The COVID-19 pandemic poses a major challenge for Canadian business, putting many firms in a life and death situation and for nearly a third of firms revenues have declined by 30 per cent or more, with small and medium businesses especially hard hit, says a new report released Tuesday by TD Economics.
The report, Assess the Stress: Checking In On The Health of Canadian Businesses, said nearly one-in-five firms state that they cannot survive at their current level of revenue for more than six months.
“Given the severity of the crisis, all levels of government have rolled out significant financial support measures. These have helped many businesses to stay afloat despite large revenue shortfalls,” it said. “Still, even as fiscal taps remain open, many firms, already weakened by the first bout of the health crisis, will find it harder to survive the second wave. The start of vaccine distribution offers a glimmer of hope, but many businesses are running out of time. Of those that do survive, higher debt burdens are likely to weigh on profitability and growth for years to come.
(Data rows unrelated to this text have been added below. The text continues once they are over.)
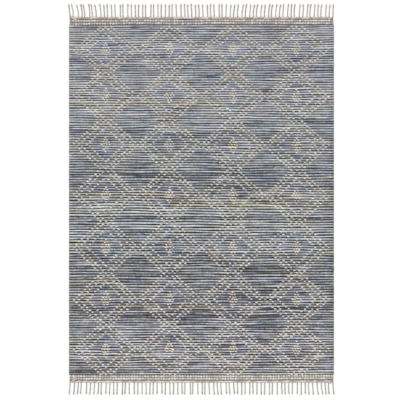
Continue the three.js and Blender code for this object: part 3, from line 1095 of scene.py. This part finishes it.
    # Each yarn of a rib is round and twisted, so its plies cross it at a slant
    within_yarn = add_node(tree, "ShaderNodeMath", {"operation": "FRACT"}, {0: yarns}).outputs[0]
    across_yarn = add_node(tree, "ShaderNodeMath", {"operation": "SUBTRACT"}, {
        0: within_yarn, 1: 0.5,
    }).outputs[0]
    falling_away = add_node(tree, "ShaderNodeMath", {"operation": "MULTIPLY"}, {
        0: across_yarn, 1: across_yarn,
    }).outputs[0]
    turns = add_node(tree, "ShaderNodeMath", {"operation": "MULTIPLY_ADD"}, {
        0: x, 1: 1 / PLY_PITCH, 2: across_yarn,
    }).outputs[0]
    turns = add_node(tree, "ShaderNodeMath", {"operation": "ADD"}, {0: turns, 1: yarn_row}).outputs[0]
    angle = add_node(tree, "ShaderNodeMath", {"operation": "MULTIPLY"}, {
        0: turns, 1: 2 * math.pi,
    }).outputs[0]
    ply = add_node(tree, "ShaderNodeMath", {"operation": "SINE"}, {0: angle}).outputs[0]
    height = 1.0
    for part, weight in ((falling_away, -4.0), (ply, PLY_RELIEF), (fibre, FIBRE_RELIEF)):
        height = add_node(tree, "ShaderNodeMath", {"operation": "MULTIPLY_ADD"}, {
            0: part, 1: weight, 2: height,
        }).outputs[0]
    bump = add_node(tree, "ShaderNodeBump", {}, {"Strength": 0.6, "Distance": 0.9 * MM, "Height": height})
    rough = add_node(tree, "ShaderNodeMapRange", {}, {0: fleck, 3: 0.86, 4: 0.98}).outputs[0]
    shader = add_node(tree, "ShaderNodeBsdfPrincipled", {}, {
        "Base Color": colour, "Roughness": rough, "Normal": bump.outputs[0],
        "Sheen Weight": 0.12, "Sheen Roughness": 0.6, "Specular IOR Level": 0.2,
    })
    add_node(tree, "ShaderNodeOutputMaterial", {}, {0: shader.outputs[0]})
    return material


COTTON_STOPS = (0.15, 0.5, 0.85)
LOOP_TINTS = ((0.975, 1.0, 1.035), (1.04, 1.0, 0.94))
TWINING_TINTS = ((0.955, 1.0, 1.045), (1.0, 0.975, 1.02))
MOTTLE_LENGTH = 9 * MM
MOTTLE_SHARE = 0.45        # beside the tone of the turn
COTTON_FIBRE_LENGTH = 1.2 * MM


def cotton_material(name, shades, tints, plies):
    """Undyed cotton yarn: soft, matt, off-white. Its three shades are for the darkest to the lightest turns
    and its two tints for the bluest and the warmest ones. Its plies show as slanting lines, and plies is
    how many there are to a metre of the template."""
    material, tree = start_material(name)
    tone = add_node(tree, "ShaderNodeAttribute", {"attribute_name": "tone"}).outputs["Fac"]
    warm = add_node(tree, "ShaderNodeAttribute", {"attribute_name": "warmth"}).outputs["Fac"]
    along = add_node(tree, "ShaderNodeAttribute", {"attribute_name": "along"}).outputs["Vector"]
    place = add_node(tree, "ShaderNodeTexCoord").outputs["Object"]
    mottle = add_node(tree, "ShaderNodeTexNoise", {}, {
        "Vector": place, "Scale": 1 / MOTTLE_LENGTH, "Detail": 3.0, "Roughness": 0.6,
    }).outputs[0]
    mixed = add_node(tree, "ShaderNodeMix", {"data_type": "FLOAT"}, {
        0: MOTTLE_SHARE, 2: tone, 3: mottle,
    }).outputs[0]
    colour = add_node(tree, "ShaderNodeValToRGB", {}, {0: mixed}, stops=[
        (stop, linear(shade)) for stop, shade in zip(COTTON_STOPS, shades)
    ]).outputs[0]
    warmer = add_node(tree, "ShaderNodeMapRange", {}, {0: warm, 1: -1.0, 2: 1.0}).outputs[0]
    tint = add_node(tree, "ShaderNodeValToRGB", {}, {0: warmer}, stops=[
        (0.0, (*tints[0], 1)), (0.5, (1, 1, 1, 1)), (1.0, (*tints[1], 1)),
    ]).outputs[0]
    colour = add_node(tree, "ShaderNodeMix", {"data_type": "RGBA", "blend_type": "MULTIPLY"}, {
        0: 1.0, 6: colour, 7: tint,
    }).outputs[2]
    spot = add_node(tree, "ShaderNodeSeparateXYZ", {}, {0: along})
    slant = add_node(tree, "ShaderNodeMath", {"operation": "ADD"}, {
        0: spot.outputs[0], 1: spot.outputs[1],
    }).outputs[0]
    angle = add_node(tree, "ShaderNodeMath", {"operation": "MULTIPLY"}, {
        0: slant, 1: plies * 2 * math.pi,
    }).outputs[0]
    lines = add_node(tree, "ShaderNodeMath", {"operation": "SINE"}, {0: angle}).outputs[0]
    fibre = add_node(tree, "ShaderNodeTexNoise", {}, {
        "Vector": place, "Scale": 1 / COTTON_FIBRE_LENGTH, "Detail": 2.0, "Roughness": 0.6,
    }).outputs[0]
    height = add_node(tree, "ShaderNodeMath", {"operation": "MULTIPLY_ADD"}, {
        0: lines, 1: 0.5, 2: fibre,
    }).outputs[0]
    bump = add_node(tree, "ShaderNodeBump", {}, {"Strength": 0.6, "Distance": 0.5 * MM, "Height": height})
    rough = add_node(tree, "ShaderNodeMapRange", {}, {0: mottle, 3: 0.82, 4: 0.97}).outputs[0]
    shader = add_node(tree, "ShaderNodeBsdfPrincipled", {}, {
        "Base Color": colour, "Roughness": rough, "Normal": bump.outputs[0],
        "Sheen Weight": 0.15, "Sheen Roughness": 0.5, "Specular IOR Level": 0.2,
    })
    add_node(tree, "ShaderNodeOutputMaterial", {}, {0: shader.outputs[0]})
    return material


def dress(piece, material):
    """Gives a piece its material and slot, and lets it ride on the rug's one body."""
    piece.data.materials.clear()
    piece.data.materials.append(material)
    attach(piece, "root")


# Floor, light and camera

FRAME_PIXELS = 400
PIXEL = 2 * HALF_WIDTH / 264.9   # the cloth is 264.9 pixels wide in the photograph
PHOTO_MIDDLE = (201.4, 199.25)   # pixel on which the middle of the rug falls
CAMERA_HEIGHT = 12.0
SENSOR = 36.0
SKY_STRENGTH = 0.80
LAMP_STRENGTH = 1.45
LAMP_SOFTNESS = 20         # degrees
LAMP_FROM = (-0.4, 0.5, 1.0)


def lay_floor():
    """A plain pale floor."""
    bm = bmesh.new()
    bmesh.ops.create_grid(bm, x_segments=1, y_segments=1, size=20)
    mesh = bpy.data.meshes.new("floor")
    bm.to_mesh(mesh)
    bm.free()
    floor = put(bpy.data.objects.new("floor", mesh))
    material, tree = start_material("pale_floor")
    shader = add_node(tree, "ShaderNodeBsdfPrincipled", {}, {
        "Base Color": linear("#f2f2f2"), "Roughness": 0.9, "Specular IOR Level": 0.1,
    })
    add_node(tree, "ShaderNodeOutputMaterial", {}, {0: shader.outputs[0]})
    floor.data.materials.append(material)


def light_studio():
    """Even light from all round, and a soft lamp beyond the head end."""
    world = bpy.data.worlds.new("studio")
    world.use_nodes = True
    sky = world.node_tree.nodes["Background"]
    sky.inputs[0].default_value = (1, 1, 1, 1)
    sky.inputs[1].default_value = SKY_STRENGTH
    bpy.context.scene.world = world
    lamp = bpy.data.lights.new("soft_lamp", "SUN")
    lamp.energy = LAMP_STRENGTH
    lamp.angle = math.radians(LAMP_SOFTNESS)
    holder = put(bpy.data.objects.new("soft_lamp", lamp))
    holder.rotation_euler = Vector(LAMP_FROM).to_track_quat("Z", "Y").to_euler()


def place_camera():
    """Straight above, framed as the photograph is."""
    camera = bpy.data.cameras.new("camera")
    camera.sensor_width = SENSOR
    camera.lens = SENSOR * CAMERA_HEIGHT / (FRAME_PIXELS * PIXEL)
    holder = put(bpy.data.objects.new("camera", camera))
    holder.location = (
        (FRAME_PIXELS / 2 - PHOTO_MIDDLE[0]) * PIXEL,
        (PHOTO_MIDDLE[1] - FRAME_PIXELS / 2) * PIXEL,
        CAMERA_HEIGHT,
    )
    bpy.context.scene.camera = holder


# The rug

place_camera()
light_studio()
lay_floor()
bpy.context.scene.view_settings.view_transform = "Standard"

weft = weft_material()
loop_cotton = cotton_material("loop_cotton", ("#bbb9b9", "#d9d8d8", "#eceaea"), LOOP_TINTS, 330)
lozenge_cotton = cotton_material("lozenge_cotton", ("#c8bfb7", "#f1e8e0", "#fdf8f3"), LOOP_TINTS, 330)
twining_cotton = cotton_material("twining_cotton", ("#a8a098", "#c8c0b7", "#e0d9d1"), TWINING_TINTS, 1.6)
# The web's dark brown is partly warp yarn and partly painted shade between the twined cells
web_cotton_and_shade = cotton_material("band_web_cotton_and_shade", ("#736b65", "#877f79", "#999189"), TWINING_TINTS, 0)
# The cords and knots are cream cotton; their greyer taupe is partly painted shade
cord_cotton_and_shade = cotton_material("cord_cotton_and_shade", ("#a0988f", "#b0a8a1", "#c1bab3"), TWINING_TINTS, 0)

cloth = weave_cloth()
dress(cloth, weft)
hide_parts("woven_field")
goes_along = []
for kind, piece in raise_loops().items():
    dress(piece, lozenge_cotton if kind == "lozenge" else loop_cotton)
    goes_along.append(piece)
stray = tuck_stray_yarn()
dress(stray, weft)
goes_along.append(stray)
for end, side in (("head", 1), ("foot", -1)):
    twining, web = twine_end(end, side)
    dress(twining, twining_cotton)
    dress(web, web_cotton_and_shade)
    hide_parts(f"end_band_{end}")
    cords, knots = knot_fringe(end)
    dress(cords, cord_cotton_and_shade)
    dress(knots, cord_cotton_and_shade)
    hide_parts(f"fringe_{end}")
    goes_along += [twining, web, cords, knots]
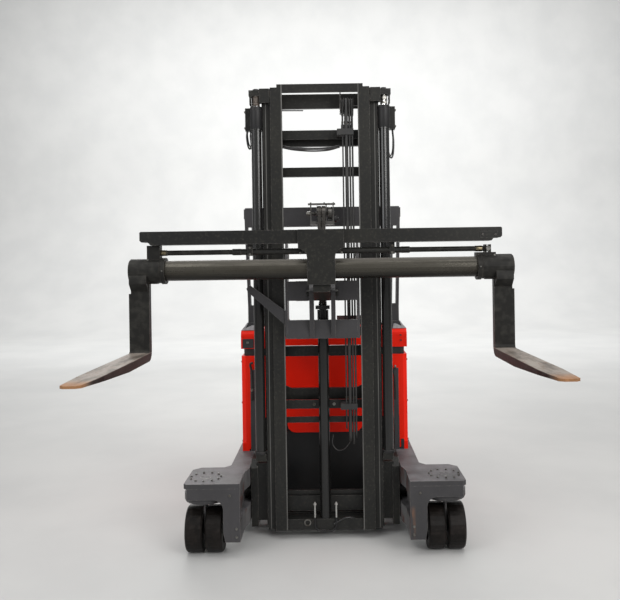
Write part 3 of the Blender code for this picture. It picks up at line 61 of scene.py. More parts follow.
# %% [markdown]
# The camera stands where the photograph was taken from: 1.8 m up, 4.8 m in front and level. It was
# fitted to the picture's straight edges. The picture is cut off-centre, which a lens shift gives without
# tilting the camera, so that upright edges stay upright.

# %% Place the camera
data = bpy.data.cameras.new("photo_camera")
data.lens = 42.65
data.sensor_width = 36.0
data.shift_x, data.shift_y = -0.0315, -0.0561
data.dof.use_dof = False
camera = bpy.data.objects.new("photo_camera", data)
camera.location = (0.0488, -4.8443, 1.7958)
camera.rotation_euler = (math.radians(90), 0.0147, 0)
scene.collection.objects.link(camera)
scene.camera = camera

# %% [markdown]
# The truck was taken under long hall lamps. Large area lamps give the same soft light. The key hangs
# high on the right, because a low lamp in front would mirror in the dark paint and veil it.

# %% Hang the lamps
LAMPS = {
    "hall_lamps": ((0.3, -0.6, 5.6), (0, -0.1, 0.9), (8.0, 4.0), 210, (1.0, 0.99, 0.97)),
    "right_key": ((4.4, -6.2, 4.4), (0, 0, 1.1), (3.6, 3.0), 330, (1.0, 0.99, 0.975)),
    "left_fill": ((-5.0, -4.6, 3.4), (0, 0, 1.0), (3.0, 3.0), 110, (0.98, 0.99, 1.0)),
    "rear_fill": ((-1.5, 6.0, 4.0), (0, 0.8, 1.0), (4.0, 3.0), 110, (1.0, 0.99, 0.97)),
    "wall_wash": ((0.0, 9.5, 9.5), (0, 17.0, 2.5), (18.0, 3.0), 2200, (0.99, 1.0, 1.0)),
}
for name, (place, aim, size, power, tint) in LAMPS.items():
    data = bpy.data.lights.new(name, "AREA")
    data.shape = "RECTANGLE"
    data.size, data.size_y = size
    data.energy = power
    data.color = tint
    lamp = bpy.data.objects.new(name, data)
    lamp.location = place
    lamp.rotation_euler = (Vector(aim) - Vector(place)).to_track_quat("-Z", "Y").to_euler()
    scene.collection.objects.link(lamp)
world = bpy.data.worlds.new("studio_air")
world.use_nodes = True
world.node_tree.nodes["Background"].inputs["Color"].default_value = (0.90, 0.905, 0.91, 1)
world.node_tree.nodes["Background"].inputs["Strength"].default_value = 0.55
scene.world = world
print(len(LAMPS), "lamps")

# %% [markdown]
# A finish is a formula over the surface. Wrapping a node's output in a small class lets such a
# formula be written with + and *, and each operator adds its Math node. Colours are mixed in Mix
# nodes, since a Math node would turn them grey.

# %% Signals that add and multiply


def operation(kind, swapped=False):
    """A method that joins a signal and another value with a Math node."""
    def join(self, other):
        first, second = (other, self) if swapped else (self, other)
        return self.paint.maths(kind, first, second)
    return join


class Sig:
    """One output of a node."""

    def __init__(self, paint, socket):
        self.paint, self.socket = paint, socket

    __add__ = __radd__ = operation("ADD")
    __sub__ = operation("SUBTRACT")
    __rsub__ = operation("SUBTRACT", swapped=True)
    __mul__ = __rmul__ = operation("MULTIPLY")
    most = operation("MAXIMUM")

    def size(self):
        return self.paint.maths("ABSOLUTE", self)

    def clip(self):
        return self.paint.ramp(self, 0.0, 1.0)

# %% A material under construction
PAINTS = {}


class Paint:
    """A material, with object coordinates in metres and the surface's own direction."""

    def __init__(self, name):
        self.name = name
        self.material = bpy.data.materials.new(name)
        self.material.use_nodes = True
        self.tree = self.material.node_tree
        self.shader = self.tree.nodes["Principled BSDF"]
        self.place = self.node("TexCoord", out="Object")
        self.x, self.y, self.z = self.split(self.place)
        self.facing = self.split(self.node("TexCoord", out="Normal"))

    def feed(self, socket, value):
        """Link a signal, or set a plain number or colour on the socket itself."""
        if isinstance(value, Sig):
            self.tree.links.new(value.socket, socket)
        elif socket.type == "RGBA":
            socket.default_value = (*value, 1)
        else:
            socket.default_value = value

    def node(self, kind, settings=(), sockets=(), out=0):
        """Add a node: its settings first, then the value or link of each socket."""
        node = self.tree.nodes.new("ShaderNode" + kind)
        for name, value in dict(settings).items():
            setattr(node, name, value)
        for name, value in dict(sockets).items():
            self.feed(node.inputs[name], value)
        return Sig(self, node.outputs[out])

    def split(self, vector):
        node = self.node("SeparateXYZ", (), {0: vector}).socket.node
        return [Sig(self, out) for out in node.outputs]

    def maths(self, kind, *values):
        return self.node("Math", {"operation": kind}, enumerate(values))

    def ramp(self, value, low, high, to_low=0.0, to_high=1.0):
        """An S-shaped step: to_low up to low, to_high from high on."""
        return self.node("MapRange", {"interpolation_type": "SMOOTHSTEP"},
                         enumerate((value, low, high, to_low, to_high)))

    def stretched(self, stretch, offset=(0, 0, 0)):
        return self.node("Mapping", (), {"Vector": self.place, "Scale": stretch, "Location": offset})

    def noise(self, per_metre, detail=3.0, stretch=(1, 1, 1), rough=0.55, offset=(0, 0, 0)):
        """Fractal noise from 0 to 1, with about per_metre lumps in a metre."""
        return self.node("TexNoise", (), {"Vector": self.stretched(stretch, offset), "Scale": per_metre,
                                          "Detail": detail, "Roughness": rough}, "Fac")

    def cells(self, per_metre, feature, stretch=(1, 1, 1)):
        """Distances in a cell pattern, for grain and cuts."""
        return self.node("TexVoronoi", {"feature": feature},
                         {"Vector": self.stretched(stretch), "Scale": per_metre}, "Distance")

    def edges(self, reach):
        """1 on sharp edges and 0 on flat faces: how far a rounded normal turns from the real one."""
        rounded_normal = self.node("Bevel", {"samples": 4}, {"Radius": reach})
        flat = self.node("NewGeometry", out="Normal")
        dot = self.node("VectorMath", {"operation": "DOT_PRODUCT"}, {0: rounded_normal, 1: flat}, "Value")
        return self.ramp(dot, 0.999, 0.90)

    def mix(self, amount, first, second):
        """Blend from the first colour to the second."""
        return self.node("Mix", {"data_type": "RGBA"}, {0: amount, 6: first, 7: second}, 2)

    def finish(self, colour, rough, metal=0.0, height=None, depth=0.0004, coat=0.0, specular=0.5):
        """Feed the shader and keep the finish; height times depth is the bump, in metres."""
        values = {"Base Color": colour, "Roughness": rough, "Metallic": metal, "Coat Weight": coat,
                  "Coat Roughness": 0.18, "Specular IOR Level": specular}
        if height is not None:
            values["Normal"] = self.node("Bump", (), {"Distance": depth, "Height": height})
        for name, value in values.items():
            self.feed(self.shader.inputs[name], value)
        PAINTS[self.name] = self.material
        return self.material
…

“Surprisingly, even as other indicators are flashing red, business insolvencies have remained relatively benign last year. Depressed insolvency rates may offer more reasons for concern than optimism, as it likely captures increased reliance on borrowed funds as well as higher business exits. Only time will show the true rate of business survivorship and scarring, which will only become evident when temporary financial supports recede along with the pandemic.
“Significant business exits during the pandemic will leave a void that will need to be filled by new businesses once the crisis is over. Elevated personal saving and lower commercial rents should help new businesses to start on a solid footing.”